Friday, March 4, 2016

A New Hand to Hold, It Is Well

     And so, the cycle is complete, life and death and death and life. There is no better way to assuage one's grief than to have a sweet babe placed in one's arms. 

 
 
 We've been pretty much holed up for two weeks with only forays out for necessities. I've only just begun to cook again after friends and family drove out with breakfasts, lunches, and dinners for all these days. It was an amazing outpouring of love to my family. Chelsea and Simon drove from New York with Hugo, arriving the day after my mother's death. Claire and their three children arrived a week later and filled the house with life. We've taken walks, visited in the wee hours of morning when Hugo couldn't sleep, been entertained by the antics of little ones, and mostly relaxed. 

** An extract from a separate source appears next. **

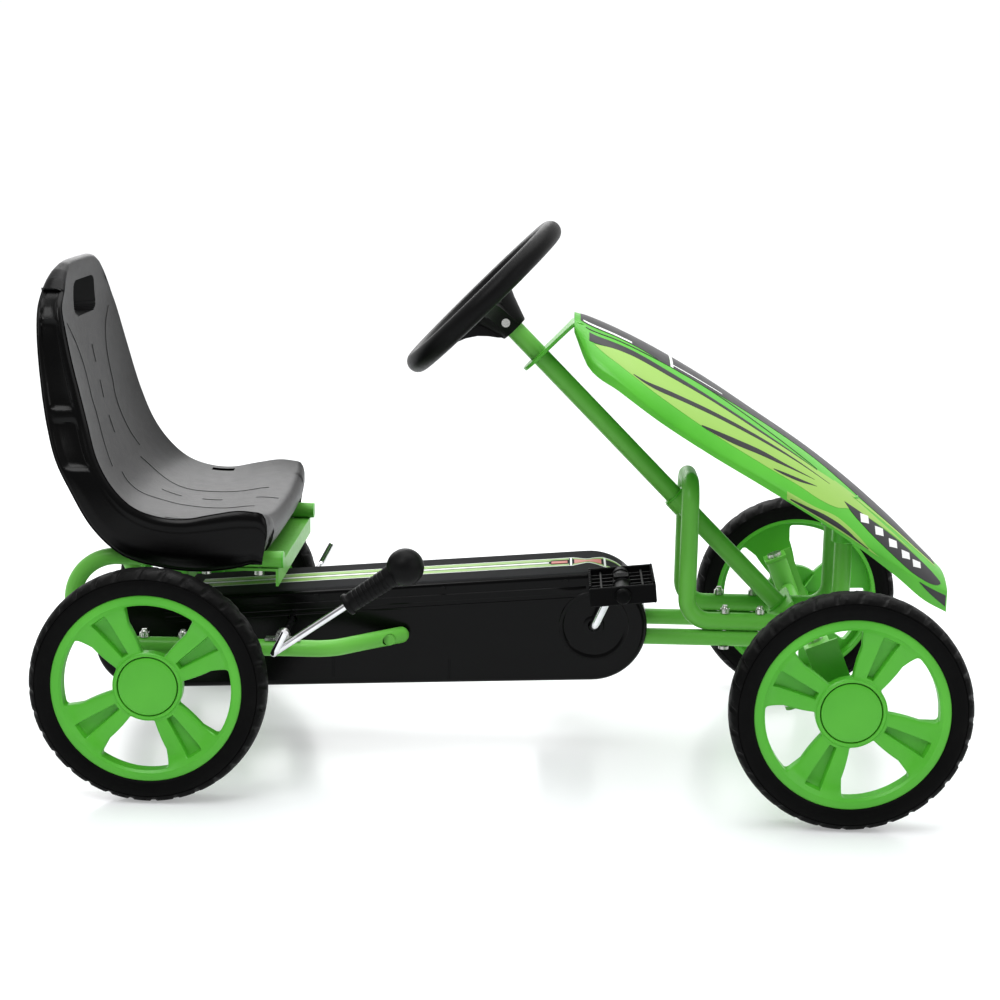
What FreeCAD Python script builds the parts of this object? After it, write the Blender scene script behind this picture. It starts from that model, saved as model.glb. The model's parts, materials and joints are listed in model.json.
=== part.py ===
import FreeCAD, Part
import math
import os

import Sketcher

# Pedal go kart.  Millimetres.  +X is forward, +Y is the driver's left, +Z is up.
# The origin is on the ground, midway between the axles and on the centre line.

os.makedirs("parts", exist_ok=True)
doc = FreeCAD.newDocument("PedalKart")
Vec = FreeCAD.Vector
AXIS_X = Vec(1, 0, 0)
AXIS_Y = Vec(0, 1, 0)
AXIS_Z = Vec(0, 0, 1)

DIMENSIONS = {
    # wheels and axles
    "half_base": 379.1, "axle_height": 130.0, "tyre_radius": 130.0, "tyre_width": 44.8,
    "rim_radius": 104.3, "front_plane": 280.8, "rear_plane": 243.3, "axle_radius": 6.0,
    "hub_radius": 17.0, "cap_radius": 32.8, "wheel_play": 0.06,
    # frame tubes
    "rail_radius": 9.5, "rail_offset": 50.0, "rail_height": 150.0, "rail_rear": -430.0,
    "rail_front": 352.3, "tube_wall": 1.5, "beam_front": 362.1,
    "hoop_radius": 10.3, "hoop_rear": 216.0, "hoop_front": 394.0, "hoop_bar_height": 330.5,
    "hoop_top": 285.0, "bolt_radius": 3.0, "hoop_bolt_rear": 260.6, "hoop_bolt_front": 301.4,
    "side_radius": 9.5, "side_offset": 150.0, "side_top": 253.0, "side_low": 151.0,
    "side_front": -245.0, "side_turn": -430.0, "side_bend": -191.0, "side_end": -116.0,
    "side_end_offset": 76.0, "side_bolt_front": -128.0, "axle_bolt_pitch": 22.0,
    "seat_bolt_head": 269.9,
    # steering
    "ring_centre": -28.4, "ring_height": 536.8, "ring_radius": 106.5, "ring_tube": 12.5,
    "column_radius": 10.9, "column_length": 532.0, "upper_bearing": 332.0,
    "lower_bearing": 505.0, "pitman_length": 40.0, "pitman_at": 528.0, "stud_radius": 4.0,
    "kingpin_front": 356.8, "kingpin_height": 163.0, "kingpin_offset": 222.0,
    "kingpin_tilt": 22.0, "kingpin_radius": 6.0, "sleeve_radius": 13.0, "sleeve_length": 54.0,
    "steer_arm": 47.3, "yoke_plate": 4.0,
    # drive
    "crank_front": 108.0, "crank_height": 165.0, "crank_arm": 73.5, "crank_radius": 5.5,
    "crank_lean": 22.4, "front_pitch_radius": 48.7, "rear_pitch_radius": 32.5,
    "front_teeth": 24, "rear_teeth": 16, "roller_radius": 3.8, "chain_gap": 0.4,
    "pedal_length": 73.0, "pedal_width": 106.0, "pedal_thick": 21.0, "pedal_offset": 152.0,
    "pedal_tilt": 6.0,
    # chain guard
    "guard_front": 105.0, "guard_front_height": 163.0, "guard_front_radius": 65.0,
    "guard_rear": -423.0, "guard_rear_height": 130.0, "guard_rear_radius": 54.0,
    "guard_half": 66.0, "guard_wall": 2.5, "guard_cover_depth": 15.0,
    # brake
    "brake_front": -244.0, "brake_height": 165.0, "brake_radius": 4.0, "grip_radius": 12.0,
    "ball_radius": 20.5,
    # seat and front panel
    "seat_half": 180.0, "seat_wall": 4.0, "hand_hole_top": 548.0, "hand_hole_low": 512.0,
    "panel_wall": 3.0, "panel_thick": 4.0, "tab_along": 93.3, "tab_reach": 69.0,
    "tab_half": 24.0,
}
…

     In two days everyone will have gone home and it will be time to pick up the pieces and take stock of what all just happened. I was in the mindset that I would be caring for Mom for some time to come. I quit my part time job last summer when she moved in with us and I hadn't thought much beyond her care through this coming summer. Now I'm here with nothing but empty time in front of me. It won't be wasted, but goodness it happened so fast.
     One of my first tasks will be to go into Mom's room and handle her belongings. The few times I've forayed in there since she died were difficult, so I know this will be the hardest task. She lived and died in our home and memories of her are everywhere. But such is life. It is very, very beautiful and it is very, very sad and through it all, God is very, very good.